Any degree that will put you in debt without actually helping you to get out of that debt.
I'd personally say marketing/publicity is a scam degree, though that's because of a heavy bias I have against advertising and marketing in general
Economics
Computer Science and Business. I say that with 15 years of experience in both those industries.
I agree with Computer Science.
Business school is for people who couldn't hack it in any other degree program.
The limit as a STEM major's GPA approaches 0.0 is a business degree.
CompSci is a legit subject, mostly as an area of mathematics, but doesn't have a whole lot to do with building software systems.
That may be more true today with more math heavy focuses like computer vision or neural networks. But most everything else is better learned on the job or via YouTube. Unless you plan to specialize like that, it’s almost certainly better to just teach yourself.
I’ve hired dozens of engineers from both university and self-taught backgrounds, and the self-taught ones are by far superior. In fact, it’s not uncommon that I have to break the bad habits taught in university - those courses are painfully outdated and the professors often have self-serving motives that hurt their students.

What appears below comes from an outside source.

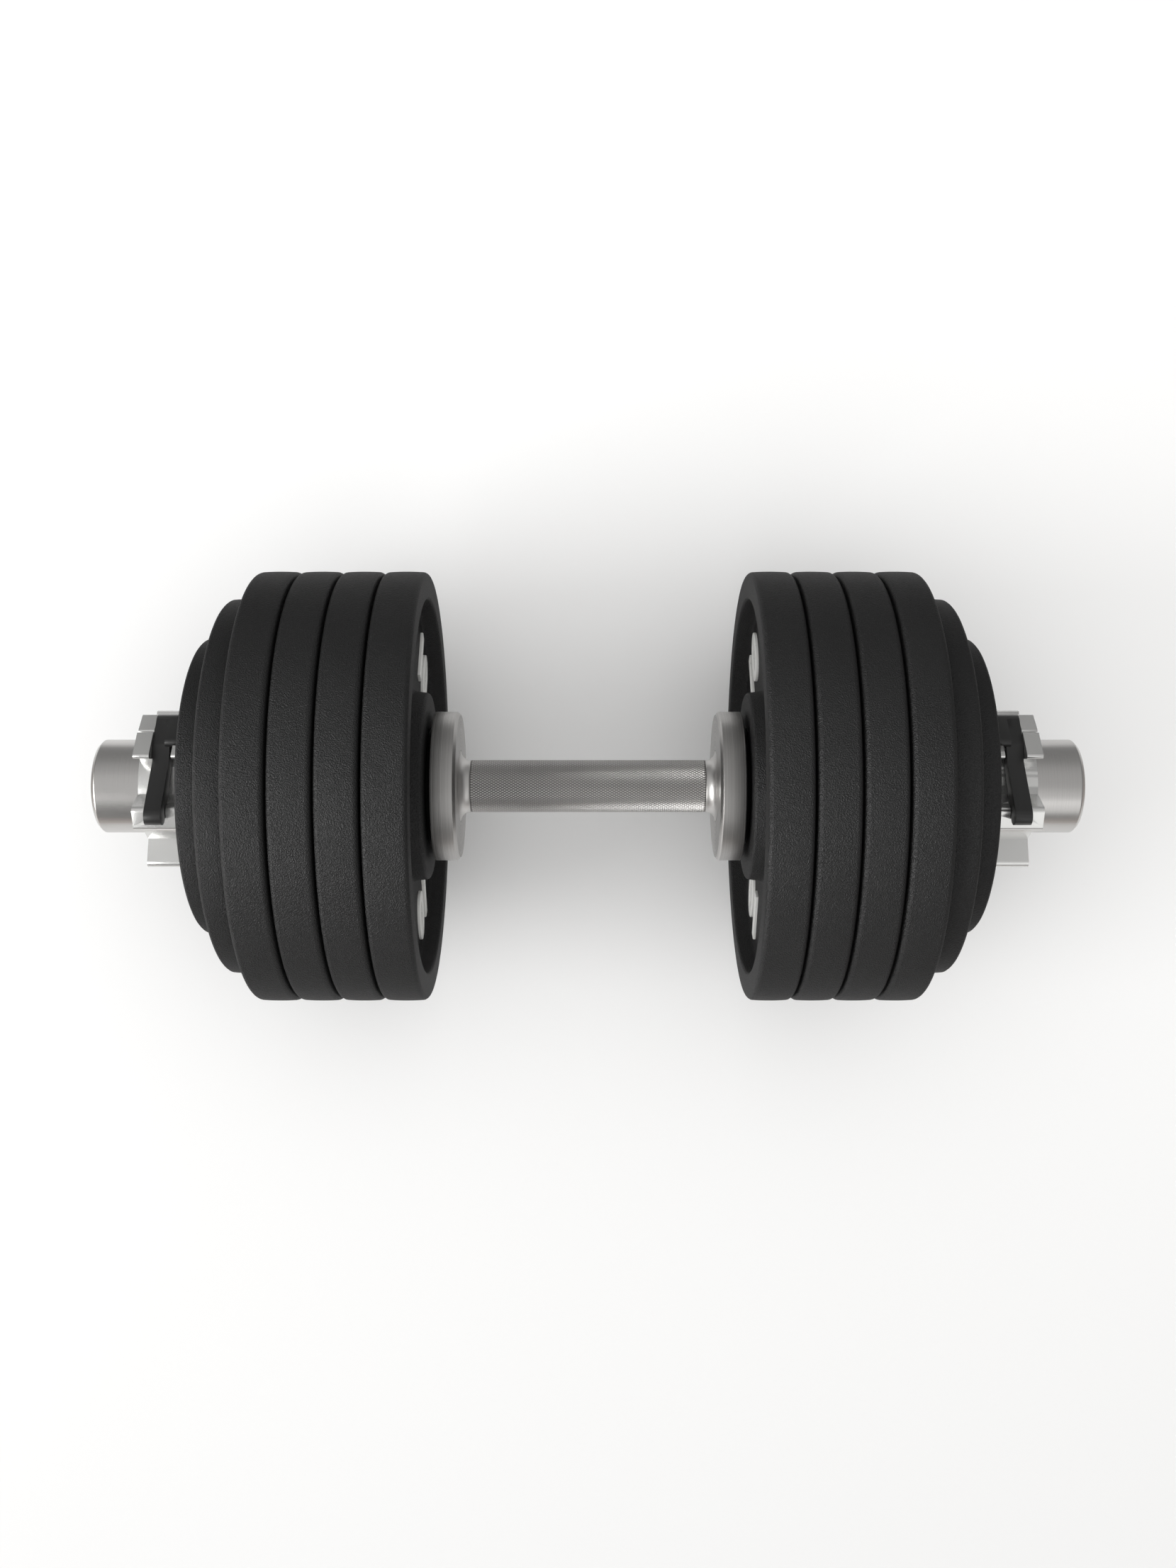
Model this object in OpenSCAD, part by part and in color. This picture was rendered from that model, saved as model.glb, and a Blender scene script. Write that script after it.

The difference between computer science, computer engineering and software engineering is pretty nuanced in a lot of ways. Same core knowledge base. Sprinkle a little extra math and logic abstraction and you get a CS degree. More principles of development and team based work, and get a SE degree. More hardware and systems, and get a CE degree. And all three of them touch a bit on the other two.
More than a few of my team of software engineers and data engineers have degrees in things like chemistry or business. They just took a boot camp to learn to develop.
Yep. Strip it back to the basic physics of it all and you get an electrical engineering degree.
I work with code both from people who have a degree in CS and people who learned on the job and there’s a huge difference
CS used to be the only degree that concentrated on software development.
Anything from Trump University?
Did anyone ever actually get a Trump University degree? It only operated for like 5 years. Imagine being the poor schmuck with a framed Trump University degree on his pawn shop office wall.
You’ll get a lot of people arguing arts degrees where there aren’t jobs are scams.
Frankly, I think there’s a divide between what we expect of education and what education should be.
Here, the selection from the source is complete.